───── DATA PROVIDED
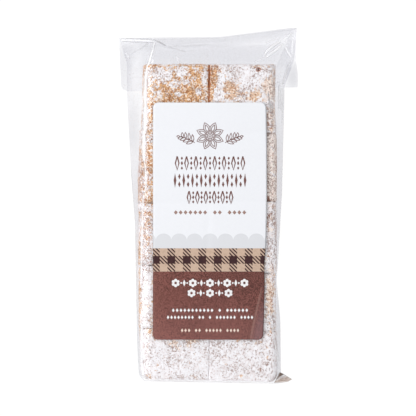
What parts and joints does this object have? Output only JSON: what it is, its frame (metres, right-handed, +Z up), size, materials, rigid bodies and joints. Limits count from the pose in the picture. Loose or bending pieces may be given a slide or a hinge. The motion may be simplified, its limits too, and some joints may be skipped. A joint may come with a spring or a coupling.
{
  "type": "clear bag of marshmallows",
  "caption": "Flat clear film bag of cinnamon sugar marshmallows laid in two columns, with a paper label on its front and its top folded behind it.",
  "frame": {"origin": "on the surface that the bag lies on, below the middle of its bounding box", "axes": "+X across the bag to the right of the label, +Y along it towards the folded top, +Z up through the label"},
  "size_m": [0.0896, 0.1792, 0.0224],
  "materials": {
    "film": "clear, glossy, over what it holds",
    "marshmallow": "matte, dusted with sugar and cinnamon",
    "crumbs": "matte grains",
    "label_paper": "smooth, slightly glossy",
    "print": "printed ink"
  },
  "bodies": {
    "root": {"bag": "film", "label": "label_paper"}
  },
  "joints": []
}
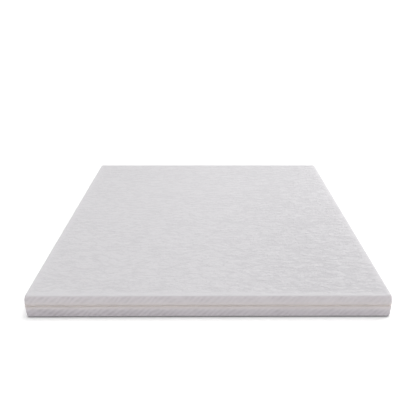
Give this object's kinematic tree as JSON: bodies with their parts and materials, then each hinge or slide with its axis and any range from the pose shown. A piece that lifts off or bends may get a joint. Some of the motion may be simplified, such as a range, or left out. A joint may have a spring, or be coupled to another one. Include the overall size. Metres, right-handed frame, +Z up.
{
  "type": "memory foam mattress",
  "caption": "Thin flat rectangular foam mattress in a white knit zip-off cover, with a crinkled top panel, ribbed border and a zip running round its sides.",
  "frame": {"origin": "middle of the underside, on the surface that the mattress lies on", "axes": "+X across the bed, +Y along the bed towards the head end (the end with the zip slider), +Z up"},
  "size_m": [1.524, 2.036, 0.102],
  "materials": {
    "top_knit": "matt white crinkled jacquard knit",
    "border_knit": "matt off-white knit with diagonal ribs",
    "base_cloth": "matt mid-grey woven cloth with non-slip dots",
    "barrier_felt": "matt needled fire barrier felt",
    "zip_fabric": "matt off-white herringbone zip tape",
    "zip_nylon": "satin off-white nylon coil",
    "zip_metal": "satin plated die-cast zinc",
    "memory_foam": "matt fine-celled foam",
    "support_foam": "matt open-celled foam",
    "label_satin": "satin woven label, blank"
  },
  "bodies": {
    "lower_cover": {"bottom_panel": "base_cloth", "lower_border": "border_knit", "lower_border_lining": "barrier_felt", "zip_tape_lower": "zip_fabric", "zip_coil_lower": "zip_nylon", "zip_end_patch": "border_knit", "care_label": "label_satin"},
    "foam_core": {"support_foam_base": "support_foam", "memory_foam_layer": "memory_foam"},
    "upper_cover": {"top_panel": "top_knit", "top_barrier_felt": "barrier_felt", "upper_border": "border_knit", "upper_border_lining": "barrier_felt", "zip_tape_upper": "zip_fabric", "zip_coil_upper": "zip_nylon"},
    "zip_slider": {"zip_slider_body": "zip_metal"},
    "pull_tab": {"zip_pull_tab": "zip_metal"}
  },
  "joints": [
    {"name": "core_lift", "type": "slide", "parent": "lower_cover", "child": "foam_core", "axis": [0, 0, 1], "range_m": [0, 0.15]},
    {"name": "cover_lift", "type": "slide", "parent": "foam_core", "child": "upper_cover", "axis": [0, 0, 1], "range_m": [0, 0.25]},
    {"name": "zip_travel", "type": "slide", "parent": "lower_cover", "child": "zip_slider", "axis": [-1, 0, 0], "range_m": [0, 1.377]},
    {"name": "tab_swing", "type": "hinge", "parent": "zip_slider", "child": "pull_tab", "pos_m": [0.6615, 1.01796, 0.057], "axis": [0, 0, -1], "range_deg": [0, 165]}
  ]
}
──────────
───── DATA PROVIDED
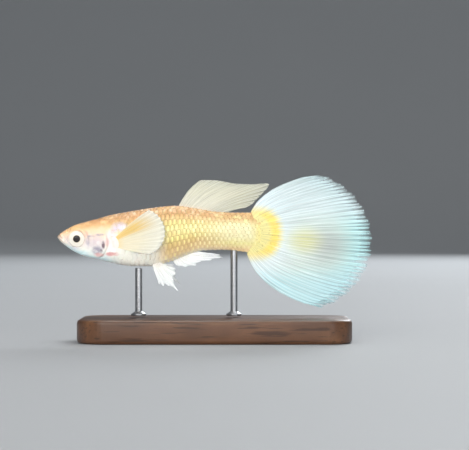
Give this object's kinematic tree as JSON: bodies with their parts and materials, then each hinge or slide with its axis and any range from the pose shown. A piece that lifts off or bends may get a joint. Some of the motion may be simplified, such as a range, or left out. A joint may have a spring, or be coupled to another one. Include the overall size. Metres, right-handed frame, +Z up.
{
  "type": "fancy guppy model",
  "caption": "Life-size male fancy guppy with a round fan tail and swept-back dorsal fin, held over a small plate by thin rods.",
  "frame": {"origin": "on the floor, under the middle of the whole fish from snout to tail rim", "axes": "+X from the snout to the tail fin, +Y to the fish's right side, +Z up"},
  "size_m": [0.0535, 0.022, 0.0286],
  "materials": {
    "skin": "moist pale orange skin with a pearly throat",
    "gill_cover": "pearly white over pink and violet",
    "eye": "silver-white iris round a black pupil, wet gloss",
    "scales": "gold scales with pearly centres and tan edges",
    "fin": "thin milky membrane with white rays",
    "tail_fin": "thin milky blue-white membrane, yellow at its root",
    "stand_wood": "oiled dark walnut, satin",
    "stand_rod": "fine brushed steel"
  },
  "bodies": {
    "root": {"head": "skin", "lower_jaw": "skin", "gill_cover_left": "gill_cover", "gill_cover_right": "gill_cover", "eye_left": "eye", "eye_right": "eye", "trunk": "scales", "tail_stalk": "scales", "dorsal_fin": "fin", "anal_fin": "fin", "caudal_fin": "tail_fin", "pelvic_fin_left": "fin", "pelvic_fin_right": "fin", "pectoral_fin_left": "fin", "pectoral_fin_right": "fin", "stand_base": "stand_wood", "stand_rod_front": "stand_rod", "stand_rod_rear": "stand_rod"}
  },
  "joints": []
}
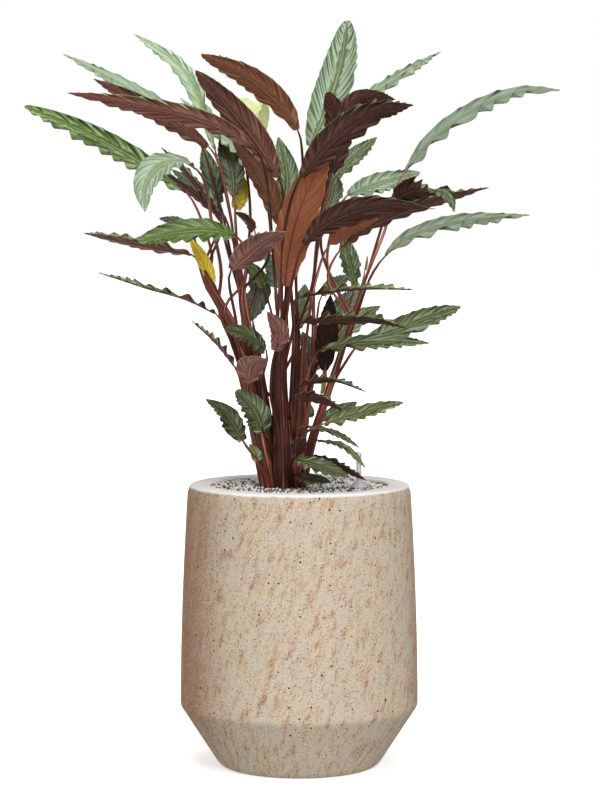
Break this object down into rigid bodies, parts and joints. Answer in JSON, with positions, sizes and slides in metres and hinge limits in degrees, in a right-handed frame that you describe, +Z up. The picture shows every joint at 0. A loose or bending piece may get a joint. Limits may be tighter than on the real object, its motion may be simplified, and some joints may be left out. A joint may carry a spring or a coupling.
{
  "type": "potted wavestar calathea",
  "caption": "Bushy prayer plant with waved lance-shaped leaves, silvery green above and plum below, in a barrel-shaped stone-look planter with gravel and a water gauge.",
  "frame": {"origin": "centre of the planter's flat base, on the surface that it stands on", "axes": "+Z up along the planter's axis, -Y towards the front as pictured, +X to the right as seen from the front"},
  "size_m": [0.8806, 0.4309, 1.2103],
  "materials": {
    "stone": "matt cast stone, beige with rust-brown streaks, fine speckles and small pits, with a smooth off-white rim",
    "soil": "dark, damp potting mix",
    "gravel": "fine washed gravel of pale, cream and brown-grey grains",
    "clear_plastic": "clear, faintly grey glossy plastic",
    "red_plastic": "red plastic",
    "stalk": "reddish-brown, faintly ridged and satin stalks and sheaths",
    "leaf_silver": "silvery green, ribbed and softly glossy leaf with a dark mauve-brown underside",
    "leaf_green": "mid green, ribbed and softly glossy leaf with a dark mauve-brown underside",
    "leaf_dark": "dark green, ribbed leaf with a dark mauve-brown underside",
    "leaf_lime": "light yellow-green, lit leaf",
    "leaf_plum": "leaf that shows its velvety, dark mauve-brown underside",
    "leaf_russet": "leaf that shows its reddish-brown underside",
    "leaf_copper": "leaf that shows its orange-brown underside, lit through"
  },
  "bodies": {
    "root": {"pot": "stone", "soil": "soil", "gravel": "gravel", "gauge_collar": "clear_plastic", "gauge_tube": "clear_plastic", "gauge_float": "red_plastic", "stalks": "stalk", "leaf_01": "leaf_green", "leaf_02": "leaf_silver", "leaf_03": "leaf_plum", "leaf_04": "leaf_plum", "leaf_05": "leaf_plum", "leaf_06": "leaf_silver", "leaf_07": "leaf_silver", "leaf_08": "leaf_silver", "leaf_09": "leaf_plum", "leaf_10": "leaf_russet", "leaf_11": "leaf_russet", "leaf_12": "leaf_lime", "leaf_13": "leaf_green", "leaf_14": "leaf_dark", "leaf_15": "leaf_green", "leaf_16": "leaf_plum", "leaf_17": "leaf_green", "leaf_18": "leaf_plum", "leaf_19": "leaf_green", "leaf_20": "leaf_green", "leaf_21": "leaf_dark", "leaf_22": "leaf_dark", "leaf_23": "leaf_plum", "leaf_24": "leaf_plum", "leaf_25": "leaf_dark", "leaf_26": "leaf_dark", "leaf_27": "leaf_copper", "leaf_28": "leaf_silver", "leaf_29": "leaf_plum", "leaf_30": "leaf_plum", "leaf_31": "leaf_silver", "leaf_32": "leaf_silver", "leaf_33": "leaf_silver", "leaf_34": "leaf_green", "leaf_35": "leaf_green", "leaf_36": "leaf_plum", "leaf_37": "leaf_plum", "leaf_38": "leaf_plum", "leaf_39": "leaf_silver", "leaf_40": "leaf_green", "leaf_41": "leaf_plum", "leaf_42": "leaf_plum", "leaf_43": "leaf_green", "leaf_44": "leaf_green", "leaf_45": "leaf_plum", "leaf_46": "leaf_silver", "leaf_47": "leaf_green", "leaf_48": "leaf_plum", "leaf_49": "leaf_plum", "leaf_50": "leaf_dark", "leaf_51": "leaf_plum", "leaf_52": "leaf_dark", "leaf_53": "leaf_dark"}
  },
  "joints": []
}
──────────
───── DATA PROVIDED
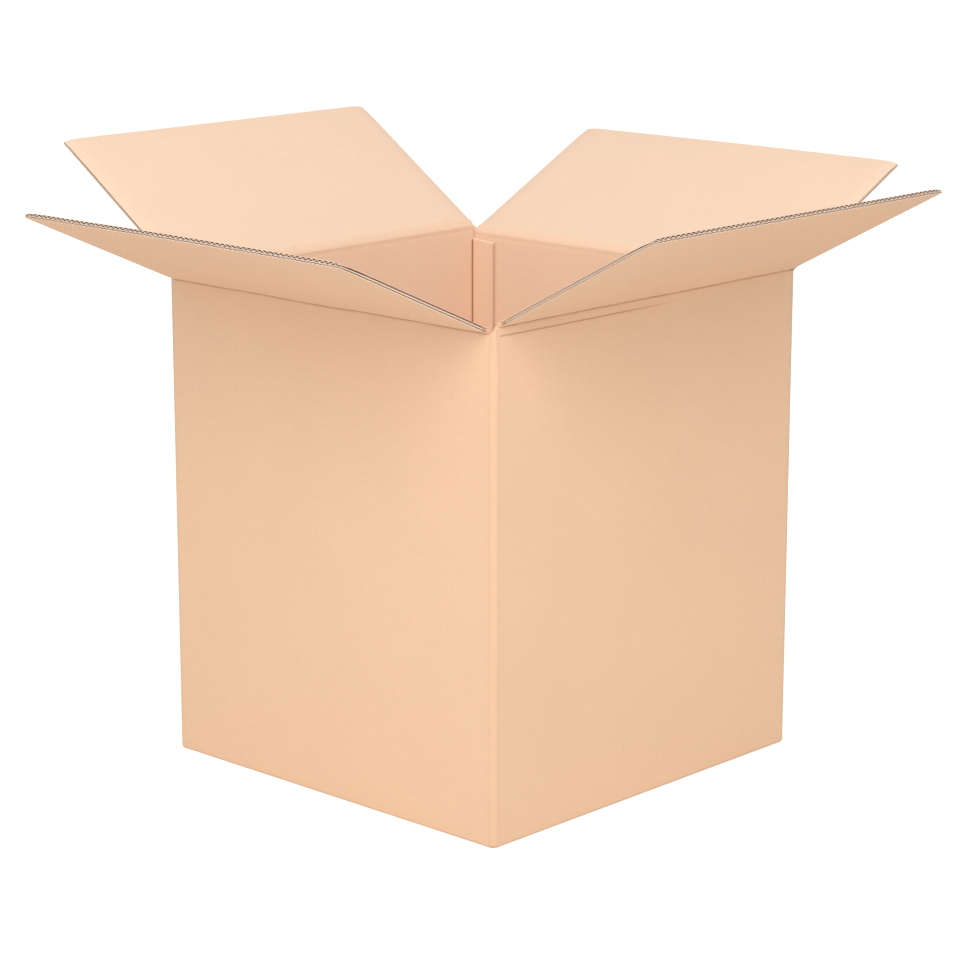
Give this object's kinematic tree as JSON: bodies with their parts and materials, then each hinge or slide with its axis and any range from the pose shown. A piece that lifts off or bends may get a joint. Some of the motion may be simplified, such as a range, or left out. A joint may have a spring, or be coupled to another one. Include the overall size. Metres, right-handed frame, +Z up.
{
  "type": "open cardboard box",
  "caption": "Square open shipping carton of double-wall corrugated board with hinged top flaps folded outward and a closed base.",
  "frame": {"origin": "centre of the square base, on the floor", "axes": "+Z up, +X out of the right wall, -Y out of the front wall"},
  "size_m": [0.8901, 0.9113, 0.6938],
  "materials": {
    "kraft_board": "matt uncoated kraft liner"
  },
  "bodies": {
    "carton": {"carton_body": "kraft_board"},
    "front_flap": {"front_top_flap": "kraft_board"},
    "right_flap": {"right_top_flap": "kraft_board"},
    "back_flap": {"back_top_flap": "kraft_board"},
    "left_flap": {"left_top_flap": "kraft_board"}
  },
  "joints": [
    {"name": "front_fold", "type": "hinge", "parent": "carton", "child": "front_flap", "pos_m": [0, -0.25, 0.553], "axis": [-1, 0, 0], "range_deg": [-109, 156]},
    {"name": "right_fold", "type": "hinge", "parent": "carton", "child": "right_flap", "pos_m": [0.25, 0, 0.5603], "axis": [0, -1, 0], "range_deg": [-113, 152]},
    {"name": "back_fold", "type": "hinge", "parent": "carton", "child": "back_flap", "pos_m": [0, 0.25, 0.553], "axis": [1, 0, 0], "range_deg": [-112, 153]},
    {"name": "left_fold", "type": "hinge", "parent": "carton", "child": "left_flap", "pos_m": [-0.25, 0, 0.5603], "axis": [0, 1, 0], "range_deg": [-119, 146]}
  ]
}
──────────
● **GIVEN PROBLEM**
Filter the records, keeping only lines that contain "what", and show those lines.

● **EXPECTED ANSWER**
What parts and joints does this object have? Output only JSON: what it is, its frame (metres, right-handed, +Z up), size, materials, rigid bodies and joints. Limits count from the pose in the picture. Loose or bending pieces may be given a slide or a hinge. The motion may be simplified, its limits too, and some joints may be skipped. A joint may come with a spring or a coupling.
    "film": "clear, glossy, over what it holds",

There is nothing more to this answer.